Meluruskan Kesalahpahaman tentang Politik Identitas

Jum'at, 11 November 2022 - 19:56 WIB
loading...
Meluruskan Kesalahpahaman...
M Arskal Salim GP (Foto: Ist)
A A A
M Arskal Salim GP
Kapuslitbang Lektur Khazanah Keagamaan Kemenag RI

DALAM beberapa waktu belakangan ini, jagat media daring maupun cetak di Indonesia kembali diramaikan oleh wacana politik identitas (identity politics). Wacana ini kemudian menggiring kontroversi mengenai boleh tidaknya sebuah kelompok menggunakan politik identitas, atau apa kaitan antara politik identitas dengan politik praktis

Kontroversi terkait politik identitas sebenarnya berawal dari perbedaan dalam memahami konsep dan menempatkan konteks. Konteks ini mencakup konteks ruang, waktu, dan kondisi yang melatari. Sebagai suatu konsep, politik identitas tidak bisa dilepaskan dari konteksnya, sebab kontekslah yang bisa menjadi acuan pemaknaan dan pemahaman atas suatu konsep. Dengan demikian, mengabaikan konteks dari konsep politik identitas sama saja dengan melahirkan pemahaman baru yang keliru dan sesat terhadap konsep tersebut.

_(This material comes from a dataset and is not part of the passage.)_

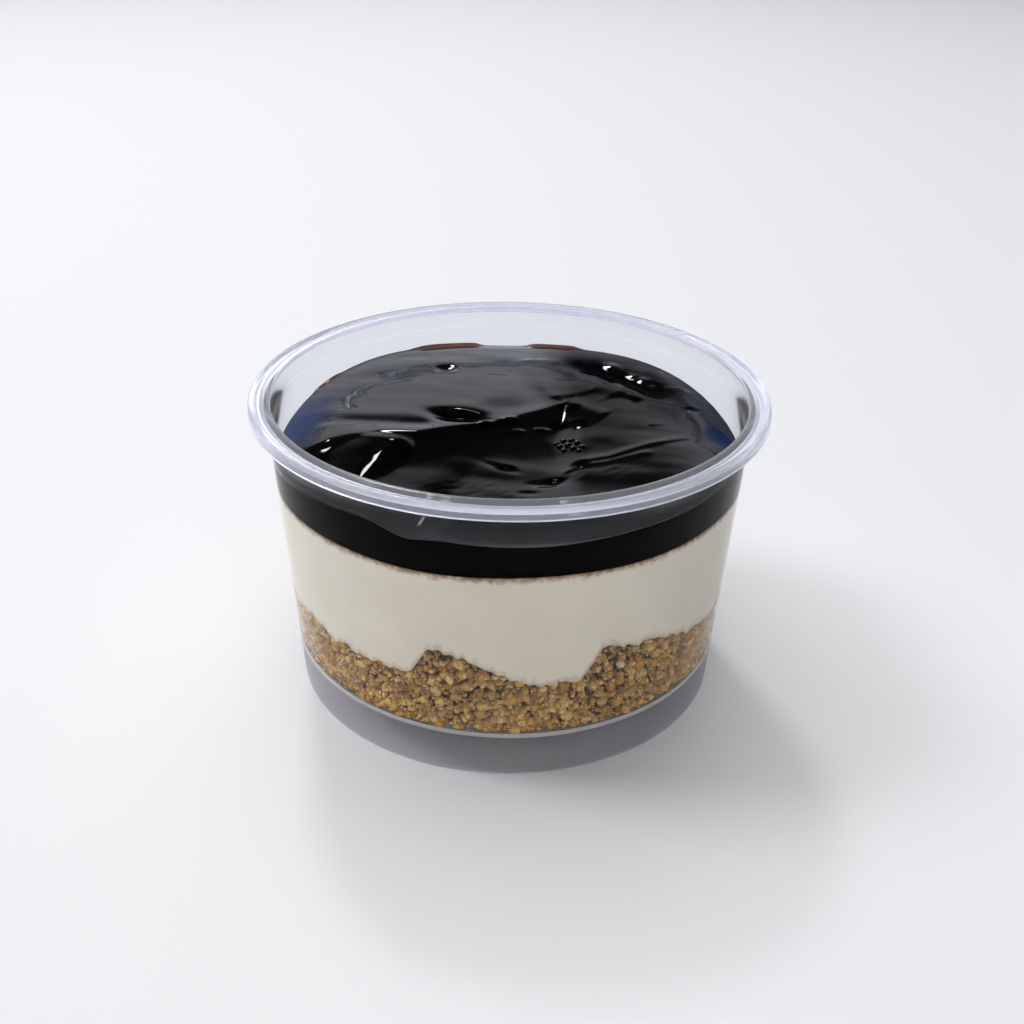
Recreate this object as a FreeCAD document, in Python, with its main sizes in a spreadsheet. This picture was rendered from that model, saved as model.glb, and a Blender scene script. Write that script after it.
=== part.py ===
"""Dessert cup: a moulded clear cup that holds a biscuit base, a cream layer and a dark berry topping.

Millimetres, +Z up. The origin is the centre of the foot ring, on the surface that the cup stands on.
+Y points to the back of the cup. Angles round the cup start at the front (-Y) and grow to the right (+X).
"""
import FreeCAD, Part
import math
import os
import Sketcher

Vector = FreeCAD.Vector

os.makedirs("parts", exist_ok=True)
doc = FreeCAD.newDocument("dessert_cup")

# ---------------------------------------------------------------------------------------------------------
# Driving dimensions
# ---------------------------------------------------------------------------------------------------------

DIMENSIONS = [
    # the moulded cup
    ("rim_diameter", 95.0, "outside of the sealing rim"),
    ("cup_height", 57.0, "foot to the top of the rim"),
    ("rim_width", 4.0, "mouth to the outside of the rim"),
    ("wall_thickness", 0.9, "tapered wall and foot skirt"),
    ("wall_draft", 4.0, "taper of the wall, in degrees from upright"),
    ("collar_depth", 4.0, "top of the rim down to the stacking ledge"),
    ("ledge_width", 0.15, "stacking ledge where the straight collar meets the tapered wall"),
    ("floor_height", 9.4, "foot to the top of the raised floor"),
    ("floor_thickness", 0.9, "raised floor"),
    ("flange_thickness", 1.25, "flat part of the rim"),
    ("lip_depth", 2.2, "top of the rim down to the edge of the turned-down lip"),
    ("lip_thickness", 1.1, "turned-down lip"),
    ("channel_inset", 1.9, "outside of the rim to the middle of the sealing channel"),
    ("channel_width", 1.2, "sealing channel at its top"),
    ("channel_depth", 0.45, "sealing channel"),
    ("dimple_diameter", 9.0, "dimple round the moulding gate, under the floor"),
    ("dimple_depth", 0.35, "dimple round the moulding gate"),
    ("gate_diameter", 1.8, "pip that the moulding gate leaves"),
    ("rim_rounding", 0.75, "outer top edge of the rim"),
    ("mouth_rounding", 0.45, "inner top edge of the rim"),
    ("lip_rounding", 0.3, "lower edges of the lip"),
    ("floor_rounding", 1.6, "inside corner between floor and wall"),
    ("recess_rounding", 0.9, "corner under the floor"),
    ("foot_rounding", 0.25, "edges of the foot ring"),
    # the layers
    ("biscuit_depth", 10.2, "floor up to the low parts of the biscuit crumb"),
    ("biscuit_crown", 1.4, "rise of the crumb towards the middle"),
    ("heap_height", 6.4, "highest heap of crumb against the wall"),
    ("topping_depth", 5.2, "cream up to the topping's edge, mean"),
    ("headspace", 9.5, "topping's edge up to the top of the rim, mean"),
    ("cream_tilt", 0.7, "rise of the cream from the left wall to the right wall"),
    ("cream_ripple", 0.25, "unevenness of the cream"),
    ("topping_sag", 1.5, "front and back of the topping's edge over its sides"),
    ("topping_wave", 1.1, "waviness of the topping's edge"),
    ("topping_dome", 3.0, "plateau of the topping over its edge, mean"),
]

sizes = doc.addObject("Spreadsheet::Sheet", "sizes")
for row, (alias, value, meaning) in enumerate(DIMENSIONS, start=1):
    sizes.set(f"A{row}", meaning)
    sizes.set(f"B{row}", str(value))
    sizes.setAlias(f"B{row}", alias)
doc.recompute()


def size(alias):
    """Value of a driving dimension."""
    return float(getattr(sizes, alias))


# ---------------------------------------------------------------------------------------------------------
# The moulded cup: one body, revolved and grooved round its axis
# ---------------------------------------------------------------------------------------------------------

# Radii and heights of the cup's section, as expressions on the sheet.
WALL = "sizes.wall_thickness"
TOP = "sizes.cup_height"
LEDGE = "(sizes.cup_height - sizes.collar_depth)"
RIM_R = "(sizes.rim_diameter / 2)"
LIP_R = f"({RIM_R} - sizes.lip_thickness)"
CHANNEL_R = f"({RIM_R} - sizes.channel_inset)"
MOUTH_R = f"({RIM_R} - sizes.rim_width)"
SHOULDER_R = f"({MOUTH_R} - sizes.ledge_width + {WALL})"
FOOT_R = f"({SHOULDER_R} - {LEDGE} * tan(sizes.wall_draft * 1deg))"
FLANGE = "(sizes.cup_height - sizes.flange_thickness)"
LIP_EDGE = "(sizes.cup_height - sizes.lip_depth)"
CHANNEL_BED = "(sizes.cup_height - sizes.channel_depth)"
FLOOR = "sizes.floor_height"
CEILING = "(sizes.floor_height - sizes.floor_thickness)"
ABOVE = "(sizes.cup_height + 1)"


def wall_radius(height, inset):
    """Outside radius of the tapered wall at a height, less an inset, as an expression."""
    return f"({FOOT_R} + {height} * tan(sizes.wall_draft * 1deg) - {inset})"


def section(body, name, corners):
    """A closed sketch in the body's XZ plane, with each corner held at its radius and height."""
    sketch = body.newObject("Sketcher::SketchObject", name)
    planes = {plane.Role: plane for plane in body.Origin.OriginFeatures}
    sketch.AttachmentSupport = [(planes["XZ_Plane"], "")]
    sketch.MapMode = "FlatFace"
    points = [Vector(sizes.evalExpression(r), sizes.evalExpression(z), 0) for r, z in corners]
    for start, end in zip(points, points[1:] + points[:1]):
        sketch.addGeometry(Part.LineSegment(start, end), False)
    for line in range(len(points)):
        sketch.addConstraint(Sketcher.Constraint("Coincident", line, 2, (line + 1) % len(points), 1))
    for line, (radius, height) in enumerate(corners):
        hold(sketch, "DistanceX", line, radius, points[line].x)
        hold(sketch, "DistanceY", line, height, points[line].y)
    return sketch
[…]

Politik Identitas dalam Ilmu Sosial Humaniora
Dalam bidang ilmu sosial dan humaniora, politik identitas dimaknai sebagai kendaraan yang membawa aspirasi, tuntutan kepentingan politik dan ideologi politik. Ia menstimulasi bahkan menggerakkan aksi-aksi untuk meraih tujuan politik tertentu. Politik identitas mengapitalisasi ras, suku bangsa, bahasa, adat, gender maupun agama sebagai mereknya.

Politik identitas biasanya dimanfaatkan oleh kelompok minoritas maupun marjinal dalam upaya melawan ketidakadilan atau ketimpangan sistem. Dalam menyuarakan aspirasi kelompok pengusung politik identitas, distingsi seperti kesukuan, gender dan agama ditunjukkan secara eksplisit dan intensif.

Beberapa contoh politik identitas melalui gerakan sosial politik dapat ditemukan di dalam maupun luar negeri antara lain: gerakan Afro-Amerika yang mengklaim persamaan ras, gerakan lesbian, gay, biseksual, dan transgender (LGBT) yang menuntut legalitas same sex marriage di beberapa negara Barat, gerakan kelompok adat yang memperjuangkan hak pengelolaan tanah ulayat, gerakan gender yang memperjuangkan kesetaraan dan keadilan dalam ketenagakerjaan, dan lain lain.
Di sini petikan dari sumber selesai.